Trinneer, best known for his role as Trip on Star Trek: Enterprise and Michael on Stargate: Atlantis also reveals that he’s learned how best to keep oneself on the ball and fresh when travelling around, attending these type of conventions (including the show-specific expos which are understandably more intense).
“I’ve learned [it] the hard way,” he laughs. “When you get – and they want to buy you drinks – loaded the night before, you don’t look good, you’re not in a good mood and you’ve got eight hours of constant interaction, which is really exhausting if you think about it! To be on that whole time, it really takes it out of you. It’s not like I’m exercising to get through the day, but you do have to bear in mind that some people don’t…I’m sure you’ve met some of them! They get out to these conventions and it’s like, throttle down, they’re out drinking to whatever…I don’t know what it is, maybe it’s parenthood, but those days are if not gone, they’re selective.”
When he’s not playing guitar, playing dad or soaking up the praise fans throw his way at these conventions around the place, Trinneer is working hard on some projects which are set to be keeping him quite busy for the next few months at least.

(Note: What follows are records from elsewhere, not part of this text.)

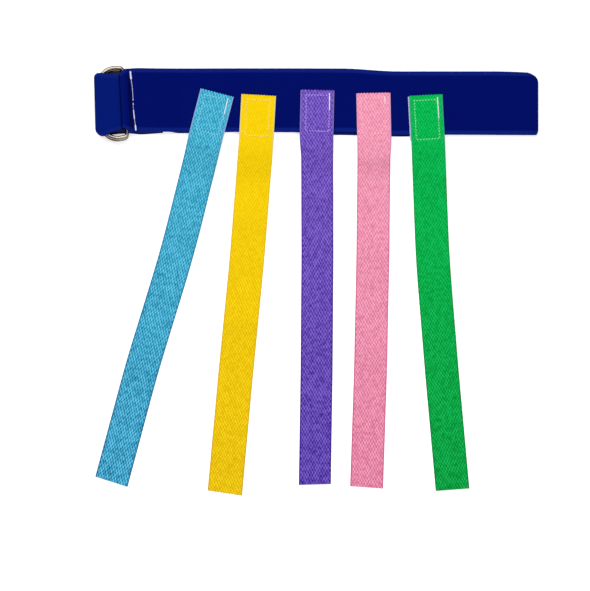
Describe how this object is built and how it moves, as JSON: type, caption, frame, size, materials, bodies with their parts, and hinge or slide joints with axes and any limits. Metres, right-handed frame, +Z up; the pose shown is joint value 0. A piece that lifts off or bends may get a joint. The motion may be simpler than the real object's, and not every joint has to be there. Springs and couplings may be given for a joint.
{
  "type": "tag game waist belt",
  "caption": "Navy hook-and-loop waist belt with a D-ring cinch, lying flat, with coloured webbing tails that pull off its front.",
  "frame": {"origin": "middle of the belt's length and width, on the underside of its back layer, where it rests", "axes": "+X along the belt away from the D-rings, +Y across the belt away from the tails, +Z up out of the belt's front"},
  "size_m": [0.3506, 0.3381, 0.0152],
  "materials": {
    "loop_tape": "navy brushed-loop polyamide tape",
    "hook_tape": "white hook tape",
    "belt_hook_tape": "navy hook tape",
    "thread": "white sewing thread",
    "plated_wire": "nickel-plated steel wire",
    "blue_webbing": "blue polypropylene webbing",
    "yellow_webbing": "yellow polypropylene webbing",
    "purple_webbing": "purple polypropylene webbing",
    "pink_webbing": "pink polypropylene webbing",
    "green_webbing": "green polypropylene webbing"
  },
  "bodies": {
    "belt": {"belt_strap": "loop_tape", "keeper_stitching": "thread"},
    "belt_tongue": {"strap_tongue": "loop_tape", "belt_hook_patch": "belt_hook_tape", "belt_hook_stitching": "thread"},
    "front_ring": {"front_d_ring": "plated_wire"},
    "rear_ring": {"rear_d_ring": "plated_wire"},
    "blue_tail": {"blue_tail_head": "blue_webbing", "blue_hook_patch": "hook_tape", "blue_stitching": "thread"},
    "blue_tail_end": {"blue_streamer": "blue_webbing"},
    "yellow_tail": {"yellow_tail_head": "yellow_webbing", "yellow_hook_patch": "hook_tape", "yellow_stitching": "thread"},
    "yellow_tail_end": {"yellow_streamer": "yellow_webbing"},
    "purple_tail": {"purple_tail_head": "purple_webbing", "purple_hook_patch": "hook_tape", "purple_stitching": "thread"},
    "purple_tail_end": {"purple_streamer": "purple_webbing"},
    "pink_tail": {"pink_tail_head": "pink_webbing", "pink_hook_patch": "hook_tape", "pink_stitching": "thread"},
    "pink_tail_end": {"pink_streamer": "pink_webbing"},
    "green_tail": {"green_tail_head": "green_webbing", "green_hook_patch": "hook_tape", "green_stitching": "thread"},
    "green_tail_end": {"green_streamer": "green_webbing"}
  },
  "joints": [
    {"name": "tongue_peel", "type": "hinge", "parent": "belt", "child": "belt_tongue", "pos_m": [-0.166, 0, 0.00075], "axis": [-0.0262, 0.9997, 0], "range_deg": [0, 100]},
    {"name": "front_ring_swing", "type": "hinge", "parent": "belt", "child": "front_ring", "pos_m": [-0.15078, -0.001, 0.0107], "axis": [-0.0698, 0.9976, 0], "range_deg": [0, 3]},
    {"name": "rear_ring_swing", "type": "hinge", "parent": "belt", "child": "rear_ring", "pos_m": [-0.15067, -0.0026, 0.0075], "axis": [-0.0523, 0.9986, 0], "range_deg": [-8, 0]},
    {"name": "blue_tail_pull", "type": "slide", "parent": "belt", "child": "blue_tail", "axis": [0, 0, 1], "range_m": [0, 0.05]},
    {"name": "blue_tail_bend", "type": "hinge", "parent": "blue_tail", "child": "blue_tail_end", "pos_m": [-0.08768, -0.03037, 0.0067], "axis": [-0.9677, 0.2521, 0], "range_deg": [-60, 90]},
    {"name": "yellow_tail_pull", "type": "slide", "parent": "belt", "child": "yellow_tail", "axis": [0, 0, 1], "range_m": [0, 0.05]},
    {"name": "yellow_tail_bend", "type": "hinge", "parent": "yellow_tail", "child": "yellow_tail_end", "pos_m": [-0.04772, -0.03334, 0.0067], "axis": [-0.9984, 0.0558, 0], "range_deg": [-60, 90]},
    {"name": "purple_tail_pull", "type": "slide", "parent": "belt", "child": "purple_tail", "axis": [0, 0, 1], "range_m": [0, 0.05]},
    {"name": "purple_tail_bend", "type": "hinge", "parent": "purple_tail", "child": "purple_tail_end", "pos_m": [0.0004, -0.02949, 0.0067], "axis": [-0.9998, 0.0209, 0], "range_deg": [-60, 90]},
    {"name": "pink_tail_pull", "type": "slide", "parent": "belt", "child": "pink_tail", "axis": [0, 0, 1], "range_m": [0, 0.05]},
    {"name": "pink_tail_bend", "type": "hinge", "parent": "pink_tail", "child": "pink_tail_end", "pos_m": [0.0454, -0.03179, 0.0067], "axis": [-0.9998, -0.0209, 0], "range_deg": [-60, 90]},
    {"name": "green_tail_pull", "type": "slide", "parent": "belt", "child": "green_tail", "axis": [0, 0, 1], "range_m": [0, 0.05]},
    {"name": "green_tail_bend", "type": "hinge", "parent": "green_tail", "child": "green_tail_end", "pos_m": [0.08809, -0.03335, 0.0067], "axis": [-0.9986, -0.0523, 0], "range_deg": [-60, 90]}
  ]
}
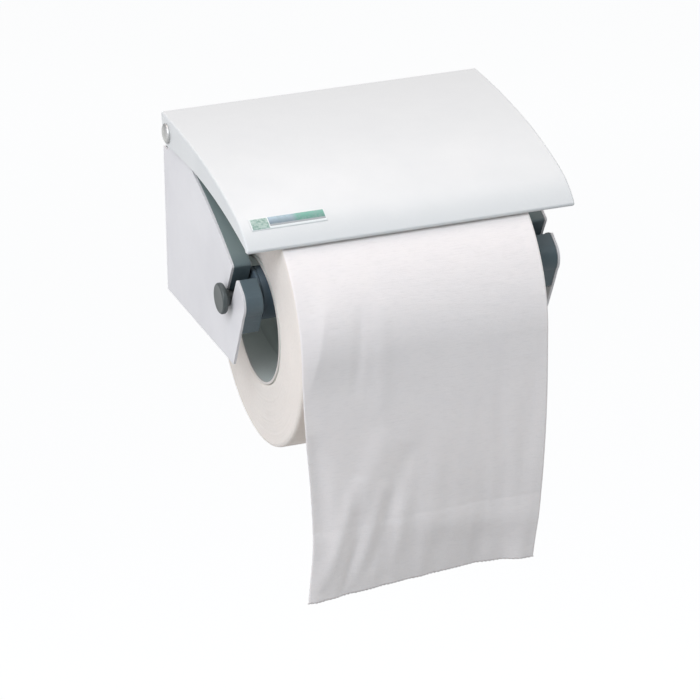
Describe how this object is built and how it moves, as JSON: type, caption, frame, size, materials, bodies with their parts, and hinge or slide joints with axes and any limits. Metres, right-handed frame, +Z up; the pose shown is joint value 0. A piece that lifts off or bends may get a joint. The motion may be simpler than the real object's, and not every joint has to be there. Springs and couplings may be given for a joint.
{
  "type": "toilet roll holder",
  "caption": "Wall-mounted holder for one toilet roll: folded bracket with slotted cheeks, hinged curved cover, spindle with knobs, and a paper roll.",
  "frame": {"origin": "middle of the two wall screw holes, on the wall plane", "axes": "+Z up, -Y out of the wall towards the user, +X to the user's right"},
  "size_m": [0.1384, 0.1253, 0.1639],
  "materials": {
    "bracket_paint": "white powder coat, satin",
    "cover_paint": "white powder coat, satin",
    "dark_plastic": "dark grey moulded, fine texture",
    "spindle_plastic": "dark grey moulded, fine texture",
    "knob_plastic": "dark grey moulded, satin",
    "foam_tape": "closed-cell foam",
    "label_film": "blank printed film",
    "rivet_steel": "zinc-plated",
    "washer_nylon": "natural nylon",
    "rod_steel": "blackened",
    "core_board": "grey-brown spiral-wound board",
    "tissue": "soft tissue, fine crepe",
    "tissue_sheet": "soft tissue, fine crepe"
  },
  "bodies": {
    "holder": {"wall_bracket": "bracket_paint", "side_liner_left": "dark_plastic", "side_liner_right": "dark_plastic", "liner_pad_left": "foam_tape", "liner_pad_right": "foam_tape", "hinge_rivet_left": "rivet_steel", "hinge_rivet_right": "rivet_steel", "hinge_washer_left": "washer_nylon", "hinge_washer_right": "washer_nylon", "paper_tail": "tissue_sheet"},
    "cover_flap": {"cover": "cover_paint", "blank_label": "label_film"},
    "spindle": {"spindle_rod": "rod_steel", "spindle_tube": "spindle_plastic", "tube_cap_left": "spindle_plastic", "tube_cap_right": "spindle_plastic", "knob_left": "knob_plastic", "knob_right": "knob_plastic"},
    "roll": {"cardboard_core": "core_board", "paper_roll": "tissue"}
  },
  "joints": [
    {"name": "cover_hinge", "type": "hinge", "parent": "holder", "child": "cover_flap", "pos_m": [0, -0.012, 0.035], "axis": [-1, 0, 0], "range_deg": [0, 98]},
    {"name": "spindle_spin", "type": "hinge", "parent": "holder", "child": "spindle", "pos_m": [0, -0.079, -0.0086], "axis": [1, 0, 0], "continuous": true},
    {"name": "roll_spin", "type": "hinge", "parent": "holder", "child": "roll", "pos_m": [0, -0.07425, -0.02166], "axis": [1, 0, 0], "continuous": true}
  ]
}
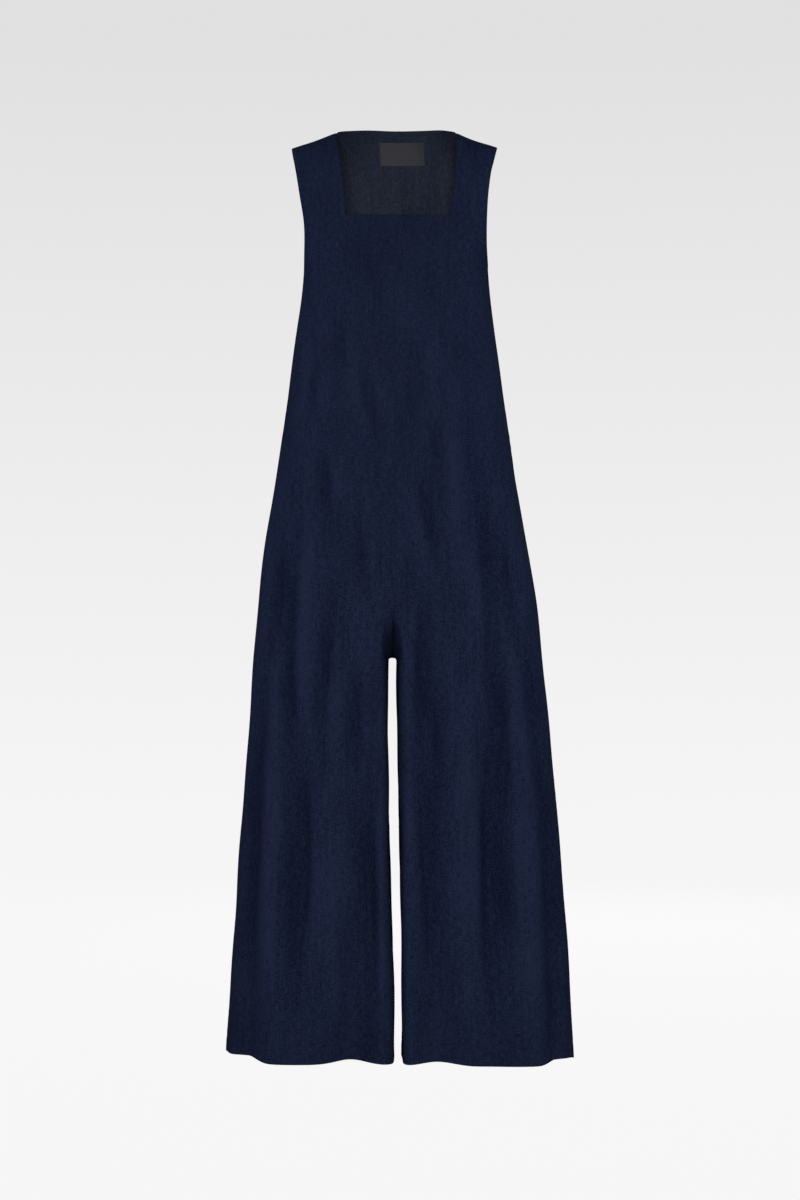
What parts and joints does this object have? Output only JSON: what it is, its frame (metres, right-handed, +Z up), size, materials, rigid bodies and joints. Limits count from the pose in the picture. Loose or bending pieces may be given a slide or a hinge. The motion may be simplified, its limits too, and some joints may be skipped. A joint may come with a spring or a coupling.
{
  "type": "jumpsuit",
  "caption": "Sleeveless wide-legged navy jumpsuit with a square front neck, hollow and hanging in the shape it has when worn.",
  "frame": {"origin": "midway between the two neck points of the shoulder seams, where the wearer's shoulders carry the garment", "axes": "+Z up, along the garment's length; the front faces -Y; +X is the wearer's left"},
  "size_m": [0.5458, 0.236, 1.4525],
  "materials": {
    "navy_cloth": "matte navy woven cloth with a fine slub",
    "charcoal_facing": "matte charcoal plain-woven facing",
    "label_cloth": "dense satin-woven tape"
  },
  "bodies": {
    "root": {"front_left": "navy_cloth", "front_right": "navy_cloth", "back_left": "navy_cloth", "back_right": "navy_cloth", "back_facing_left": "charcoal_facing", "back_facing_right": "charcoal_facing", "label": "label_cloth"}
  },
  "joints": []
}
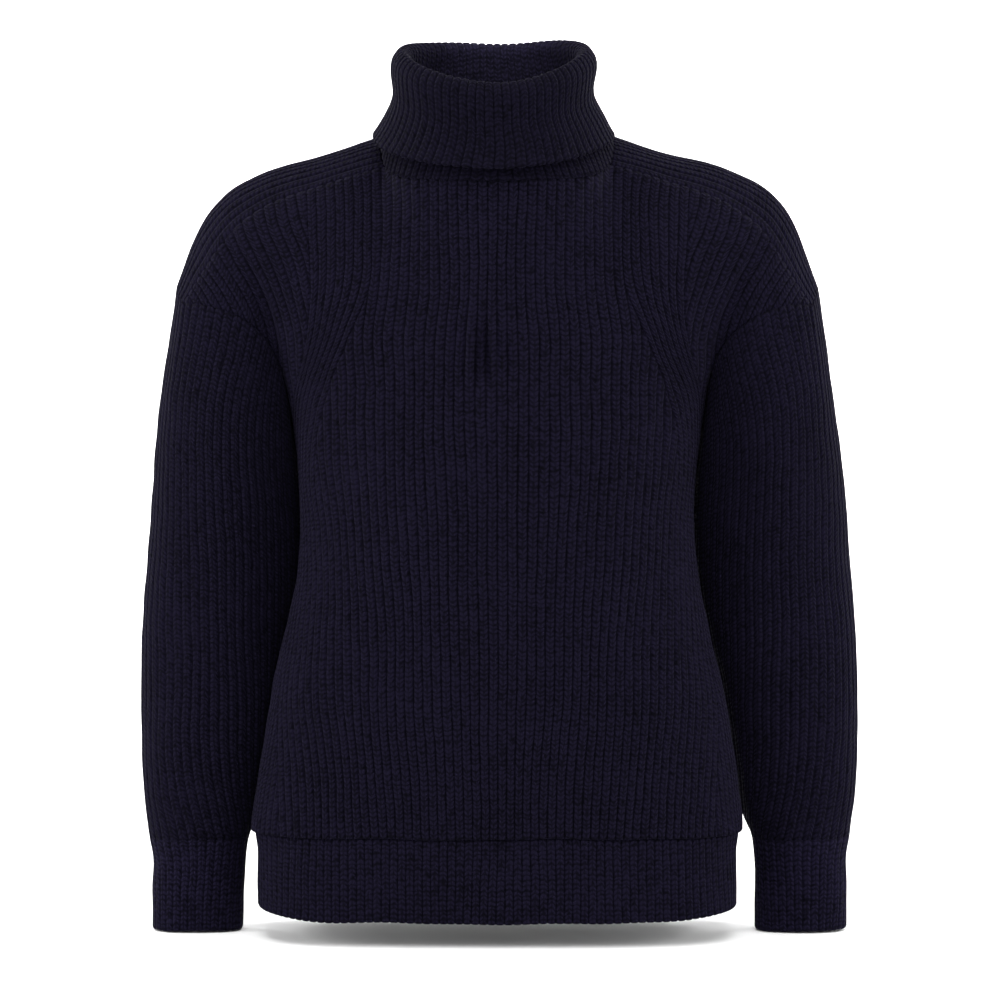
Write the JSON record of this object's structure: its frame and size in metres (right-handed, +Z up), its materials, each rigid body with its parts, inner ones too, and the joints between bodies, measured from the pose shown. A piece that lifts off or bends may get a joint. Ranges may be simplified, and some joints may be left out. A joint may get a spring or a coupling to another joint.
{
  "type": "turtleneck sweater",
  "caption": "Chunky rib-knit roll-neck sweater filled out as worn and hollow, with shoulder straps, long sleeves, ribbed cuffs and a ribbed hem.",
  "frame": {"origin": "on the centre line at the height where the wearer's shoulders meet the neck", "axes": "+Z up, the garment's front faces -Y, +X is the wearer's left"},
  "size_m": [0.5936, 0.2449, 0.7299],
  "materials": {
    "body_knit": "matt chunky rib knit in dark navy wool",
    "sleeve_knit": "matt chunky rib knit in dark navy wool",
    "collar_knit": "matt rib knit in dark navy wool, turned down over itself",
    "trim_knit": "matt fine rib knit in dark navy wool"
  },
  "bodies": {
    "root": {"front": "body_knit", "back": "body_knit", "saddle_left": "body_knit", "saddle_right": "body_knit", "sleeve_left": "sleeve_knit", "sleeve_right": "sleeve_knit", "collar": "collar_knit", "hem_rib": "trim_knit", "cuff_left": "trim_knit", "cuff_right": "trim_knit"}
  },
  "joints": []
}
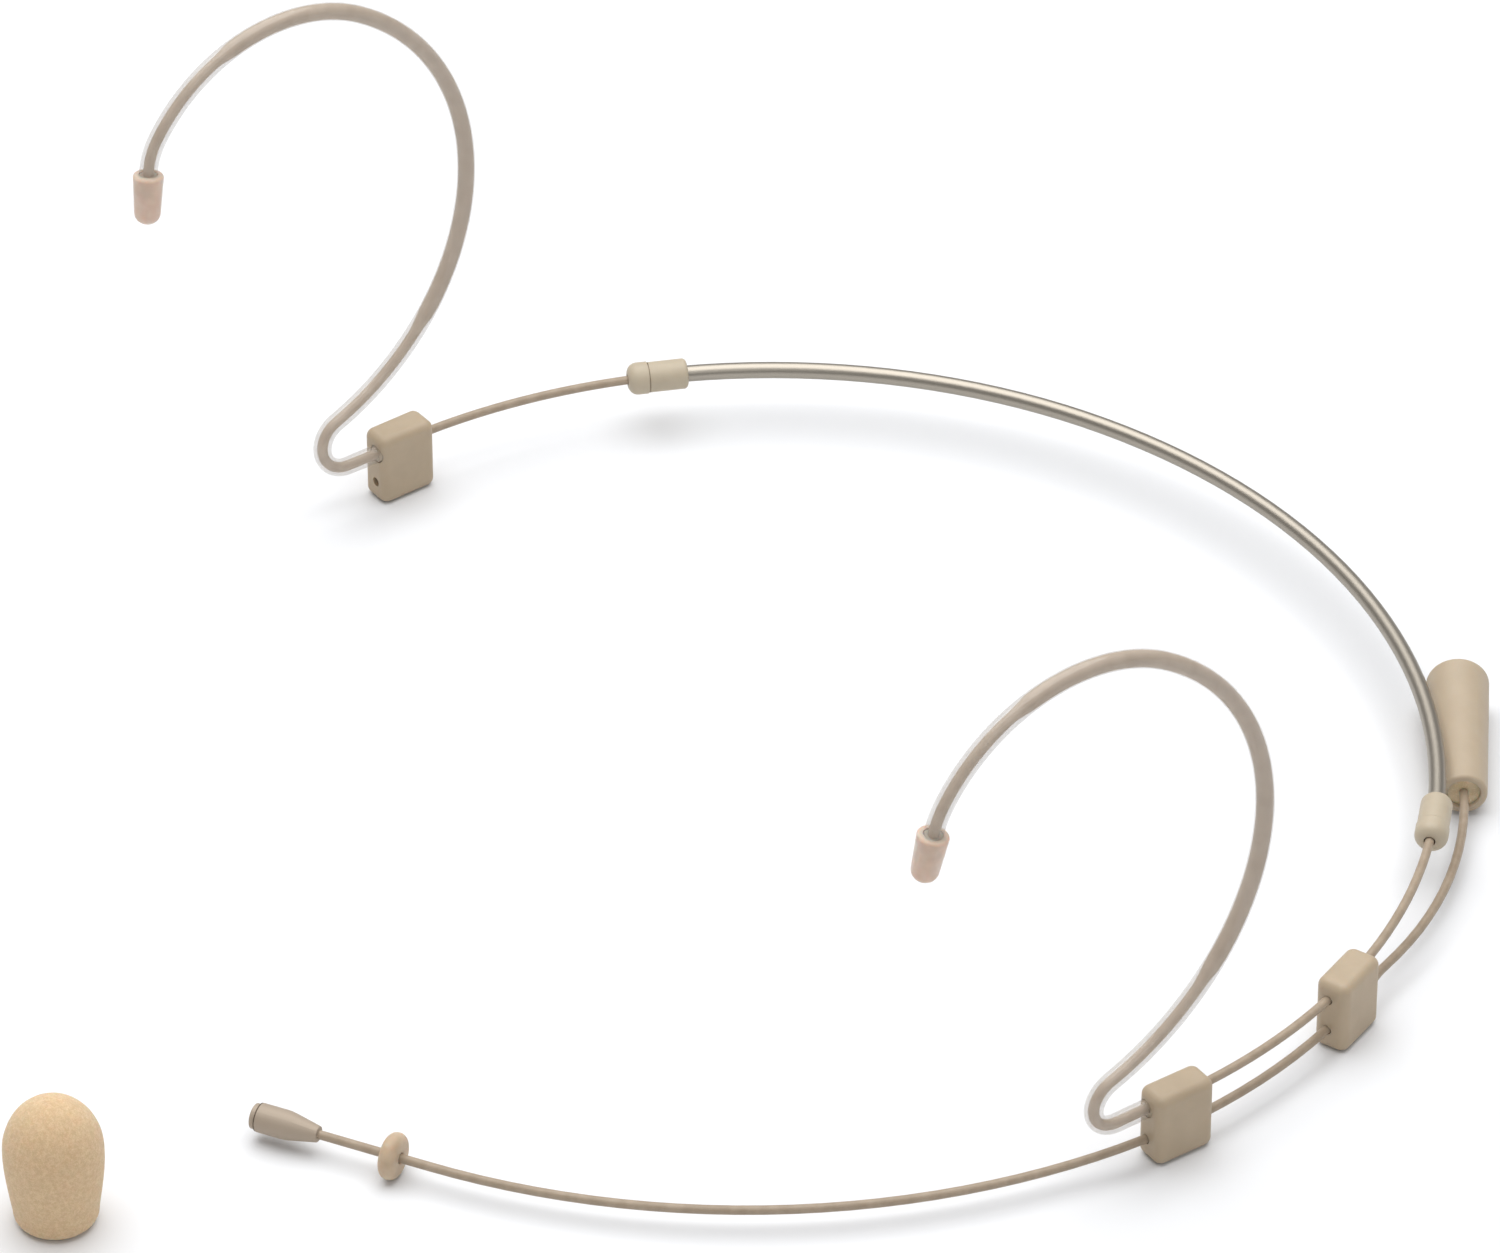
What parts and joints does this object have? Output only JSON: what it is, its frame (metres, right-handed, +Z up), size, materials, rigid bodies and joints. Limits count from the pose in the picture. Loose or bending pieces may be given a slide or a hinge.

“I do some voice over stuff on the air back home which I’ve got going. It’s very sexy, I’m the voice of Häagen-Dazs ice cream. Then, I’ve got something at the end of April, it’s an independent film. A Little Red Riding Hood horror film. In May, for the same guy, I’m doing another film of his – more of a zombie apocalypse one, which seems to be the genre du jour of the moment, you know? It seems as though I’m going to be busy for the next couple of months, which is always good. You can go fallow for great periods of time and wonder if it’s ever going to happen again – you take what you get and the whole thing is to keep working and to keep moving.”
While his roles in Star Trek: Enterprise and Stargate: Atlantis may have brought Trinneer the most acclaim in recent years, he’s also been able to enjoy screen time on a variety of shows, whether it be The Mentalist, Terminator: The Sarah Connor Chronicles or Pretty Little Liars. Trinneer notes the difference in TV genres and the way actors work their way in developing the characters, what liberties they are afforded, and the like.
“Definitely with Trip, I did.” Trinneer says of the input he had in his time on Enterprise. “I was making sure that things that I thought were appropriate for him were done; some things that came across the page were not, I thought, appropriate, so I would say something. Sometimes lines didn’t seem to jive with something he would do, but then a dialogue would occur between the executives and the people who wrote it and you’d find a happy balance, or it would be taken away. They’d always listen, though. Early on, they gave me enough rope to hang myself with and I didn’t do it, so they trusted me with him. I don’t think that Michael was meant to be as big a part as he was; again, I think he evolved as we went along. You have less opportunity, you have less leverage or latitude as a recurring guest…the word ‘guest’ is important! I would ask questions and whatnot, but they were really…I mean, I was coming on to their show, so I was just trying to accommodate what was happening there. I was inventing this hybrid character though, so I definitely had a lot on my plate.”
“The great thing about science fiction, generally, is that the scope of the way in which you tell a story and just the dramatic size in which you tell it is much more interesting. To go in and play the father of a teenager is not that fascinating, but I’ll do it! To go in and play an Assistant D.A or an attorney…they’re not that different and they don’t ask that much more of you than what’s on the page. Typically, when you’re doing the roles that I’ve been fortunate enough to play in sci-fi, they ask a lot of you and you have to use a lot of your imagination and you really have to play a character. Less so with Enterprise with Trip; he was much more closer to me, but to play Michael on Stargate: Atlantis, I had to go to a whole different place. For an actor, that’s awesome to do; it’s a theatrical experience for an actor.”